Warum schmeckt Süßes im Norden nicht so süß wie im Süden und Scharfes nicht so scharf? D meint, eine geogustatorische Tektonik entdeckt zu haben.

Cappuccino-Karamell-Eiscreme in Akureyri
Zuletzt war es uns bei der Cappuccino-Karamell-Eiscreme aufgefallen, die F in Akureyri beim Abendessen hatte. Die schmeckte zwar nach Eiscreme, ein bisschen süß und mit etwas Geschmack, aber doch vergleichsweise fade. Ähnliche Beobachtung haben wir bei scharfen und/oder würzigen Speisen gemacht.

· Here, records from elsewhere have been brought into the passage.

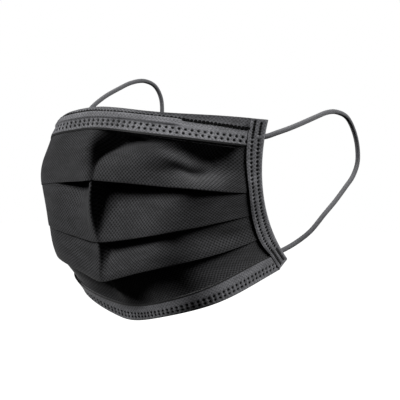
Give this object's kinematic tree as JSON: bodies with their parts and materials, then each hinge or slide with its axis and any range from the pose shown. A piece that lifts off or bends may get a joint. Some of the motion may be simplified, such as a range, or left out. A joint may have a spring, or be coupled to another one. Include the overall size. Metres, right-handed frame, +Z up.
{
  "type": "disposable face mask",
  "caption": "Pleated disposable face mask in its worn shape, with folded hems, a nose wire, side binding tapes and elastic ear loops.",
  "frame": {"origin": "nose seat: the point on the bridge of the nose that the middle of the top hem rests on", "axes": "+Z up, the wearer looks along -Y, the wearer's left is +X"},
  "size_m": [0.136, 0.1338, 0.1253],
  "materials": {
    "panel_cloth": "black nonwoven polypropylene, finely embossed",
    "hem_cloth": "black nonwoven polypropylene, smooth face",
    "elastic": "black knitted elastic",
    "wire": "bare galvanised wire"
  },
  "bodies": {
    "root": {"pleated_panel": "panel_cloth", "top_band": "hem_cloth", "top_band_back": "hem_cloth", "nose_wire": "wire", "bottom_band": "hem_cloth", "side_band_left": "hem_cloth", "side_band_right": "hem_cloth", "ear_loop_left": "elastic", "ear_loop_right": "elastic"}
  },
  "joints": []
}
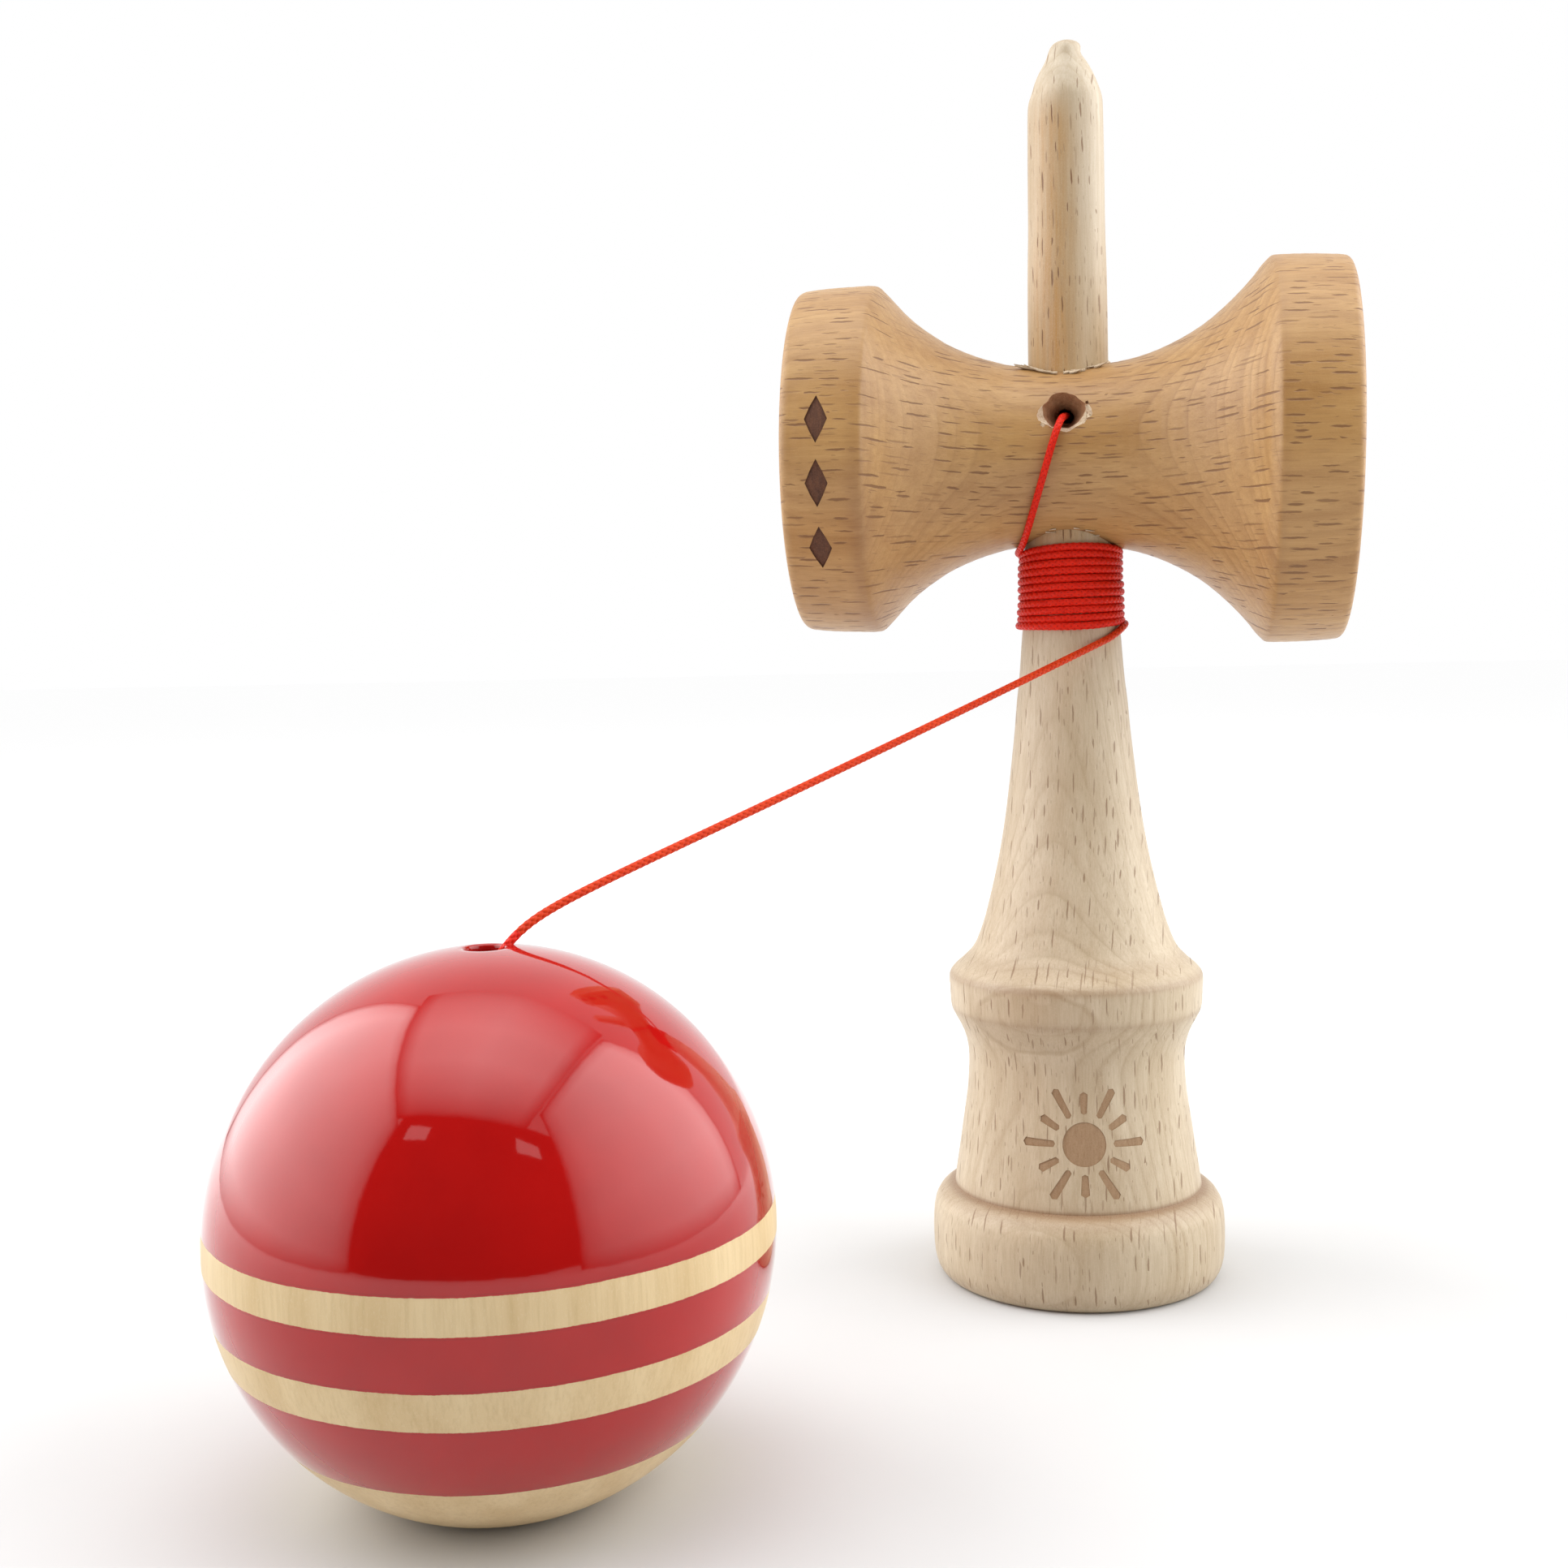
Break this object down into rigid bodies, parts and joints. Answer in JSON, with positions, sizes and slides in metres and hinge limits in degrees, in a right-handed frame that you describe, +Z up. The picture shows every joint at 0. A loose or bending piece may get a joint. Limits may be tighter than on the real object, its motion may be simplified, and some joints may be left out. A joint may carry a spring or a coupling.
{
  "type": "kendama",
  "caption": "Wooden cup-and-ball skill toy: turned handle with spike and base cup, two-cup cross-piece, lacquered holed ball on a braided cord wound round the neck.",
  "frame": {"origin": "centre of the footprint of handle, cross-piece and ball, on the surface they stand on", "axes": "+Z up the handle towards its spike, +X along the cross-piece towards its big cup, -Y towards the side with the cord hole and the ball"},
  "size_m": [0.1258, 0.1308, 0.1684],
  "materials": {
    "pale_beech": "fine-sanded pale beech, unvarnished, with short dark flecks",
    "warm_beech": "fine-sanded honey-coloured beech, unvarnished",
    "red_lacquer": "high-gloss red lacquer on maple, with two bare bands and a bare foot",
    "bead_wood": "plain satin wood",
    "red_cord": "fine braided nylon"
  },
  "bodies": {
    "handle": {"ken": "pale_beech", "sarado": "warm_beech", "anchor_knot": "red_cord", "string_lead": "red_cord", "string_winding": "red_cord"},
    "cord_turn": {"string_turn": "red_cord"},
    "cord_span": {"string_span": "red_cord"},
    "cord_end": {"string_drop": "red_cord", "bead": "bead_wood", "bead_knot": "red_cord"},
    "ball": {"tama": "red_lacquer"}
  },
  "joints": [
    {"name": "cord_swing", "type": "hinge", "parent": "handle", "child": "cord_turn", "pos_m": [0.0264, 0.03995, 0.0894], "axis": [0, 0, 1], "range_deg": [-150, 150]},
    {"name": "ball_lift", "type": "hinge", "parent": "cord_turn", "child": "cord_span", "pos_m": [0.02849, 0.03181, 0.08686], "axis": [-0.7362, 0.6767, 0], "range_deg": [0, 18]},
    {"name": "ball_level", "type": "hinge", "parent": "cord_span", "child": "cord_end", "pos_m": [-0.03086, -0.03276, 0.05915], "axis": [-0.7362, 0.6767, 0], "range_deg": [-18, 0]},
    {"name": "ball_spin", "type": "hinge", "parent": "cord_end", "child": "ball", "pos_m": [-0.0329, -0.03535, 0.03], "axis": [0, 0, 1], "continuous": true}
  ],
  "couplings": [
    {"joint": "ball_level", "follows": "ball_lift", "ratio": -1}
  ]
}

In südlichen Ländern unterhalb des 45. Breitengrads schmecken Speisen deutlich intensiver. Nur exemplarisch sei an die türkische, arabische oder israelische Küche erinnert: Da schmeckt ein Baklava wie konzentrierter Honig, eine Spaghetti arrabiata und Gewürztees lassen mitteleuropäische Herzkreisläufe ins Trudeln geraten. Wahlweise freut sich der Gastrointestinaltrakt am folgenden Morgen ein zweites Mal.

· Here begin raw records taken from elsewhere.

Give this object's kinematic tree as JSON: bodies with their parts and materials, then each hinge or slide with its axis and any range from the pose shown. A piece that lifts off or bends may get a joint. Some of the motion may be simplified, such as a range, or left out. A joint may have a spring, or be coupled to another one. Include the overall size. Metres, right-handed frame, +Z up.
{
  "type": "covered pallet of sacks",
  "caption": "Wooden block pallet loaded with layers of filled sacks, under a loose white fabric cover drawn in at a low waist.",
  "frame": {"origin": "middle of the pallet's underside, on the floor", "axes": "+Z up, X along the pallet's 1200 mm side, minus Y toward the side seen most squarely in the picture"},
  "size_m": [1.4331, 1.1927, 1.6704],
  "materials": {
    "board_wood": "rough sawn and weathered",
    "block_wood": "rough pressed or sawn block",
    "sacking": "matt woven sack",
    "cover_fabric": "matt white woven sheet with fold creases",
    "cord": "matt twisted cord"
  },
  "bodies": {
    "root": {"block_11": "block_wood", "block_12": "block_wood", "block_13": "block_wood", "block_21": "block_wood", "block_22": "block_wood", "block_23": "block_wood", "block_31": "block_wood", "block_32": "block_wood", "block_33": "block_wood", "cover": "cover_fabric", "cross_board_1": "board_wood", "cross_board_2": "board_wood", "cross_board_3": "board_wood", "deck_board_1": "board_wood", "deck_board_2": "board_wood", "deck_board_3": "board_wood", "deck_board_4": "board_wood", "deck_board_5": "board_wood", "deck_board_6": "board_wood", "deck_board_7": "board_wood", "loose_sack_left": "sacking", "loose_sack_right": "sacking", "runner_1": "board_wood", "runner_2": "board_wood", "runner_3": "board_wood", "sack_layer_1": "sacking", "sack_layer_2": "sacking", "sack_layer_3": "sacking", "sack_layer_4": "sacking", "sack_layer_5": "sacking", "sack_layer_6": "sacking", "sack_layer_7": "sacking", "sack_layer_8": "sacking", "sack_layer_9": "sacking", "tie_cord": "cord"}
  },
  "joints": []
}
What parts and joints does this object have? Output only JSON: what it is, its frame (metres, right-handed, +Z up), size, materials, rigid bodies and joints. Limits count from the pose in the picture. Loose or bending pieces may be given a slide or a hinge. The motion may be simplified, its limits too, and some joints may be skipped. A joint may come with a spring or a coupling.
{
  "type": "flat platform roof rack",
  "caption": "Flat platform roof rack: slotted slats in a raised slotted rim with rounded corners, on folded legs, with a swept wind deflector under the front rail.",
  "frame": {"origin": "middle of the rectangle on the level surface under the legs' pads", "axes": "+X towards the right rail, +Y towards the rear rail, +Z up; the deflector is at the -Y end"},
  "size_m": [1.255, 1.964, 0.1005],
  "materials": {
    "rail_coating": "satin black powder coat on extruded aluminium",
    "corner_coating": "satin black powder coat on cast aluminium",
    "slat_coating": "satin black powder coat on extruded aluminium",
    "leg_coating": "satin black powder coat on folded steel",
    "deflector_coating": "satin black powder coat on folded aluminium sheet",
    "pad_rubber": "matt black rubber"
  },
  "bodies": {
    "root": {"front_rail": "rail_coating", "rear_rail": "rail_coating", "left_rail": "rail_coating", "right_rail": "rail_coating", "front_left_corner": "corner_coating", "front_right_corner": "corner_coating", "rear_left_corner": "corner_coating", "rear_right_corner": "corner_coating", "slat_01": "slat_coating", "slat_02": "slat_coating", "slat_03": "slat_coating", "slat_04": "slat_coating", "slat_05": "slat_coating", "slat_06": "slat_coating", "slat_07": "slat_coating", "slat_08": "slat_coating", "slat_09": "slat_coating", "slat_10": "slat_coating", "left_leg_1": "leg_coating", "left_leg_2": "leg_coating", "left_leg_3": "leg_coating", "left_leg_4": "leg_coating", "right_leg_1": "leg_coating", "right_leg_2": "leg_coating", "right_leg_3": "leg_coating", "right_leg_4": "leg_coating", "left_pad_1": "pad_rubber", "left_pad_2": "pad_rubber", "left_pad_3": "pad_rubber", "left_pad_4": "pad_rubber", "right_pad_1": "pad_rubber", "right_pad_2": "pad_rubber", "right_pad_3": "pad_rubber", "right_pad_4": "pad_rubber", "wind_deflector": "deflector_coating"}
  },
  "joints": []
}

Warum also ist der Süden schärfer und süßer als der Norden?
Die Schärfe ist leicht erklärt: Capsaicine (aus Chilis etwa), Piperidin-Alkaloide (aus Peffer) und ätherische Öle, wie etwa aus Senf oder Knoblauch, fördern die Durchblutung.
Für die Interessierten: Capsaicin beispielsweise reizt die Nozizeptoren, die maßgeblich für das Schmerzempfinden sind. Dadurch werden Serotonin und Stickstoffmonoxid freigesetzt, die beide zentral und peripher gefäßerweiternd (vasodilatativ) wirken, wodurch die Durchblutung der „gereizten“ Areale steigt.
Mit der Durchblutung nimmt die Schweißproduktion des Körpers zu und die Haut kann den Körper besser klimatisieren. Das Stichwort heißt Verdunstungskälte.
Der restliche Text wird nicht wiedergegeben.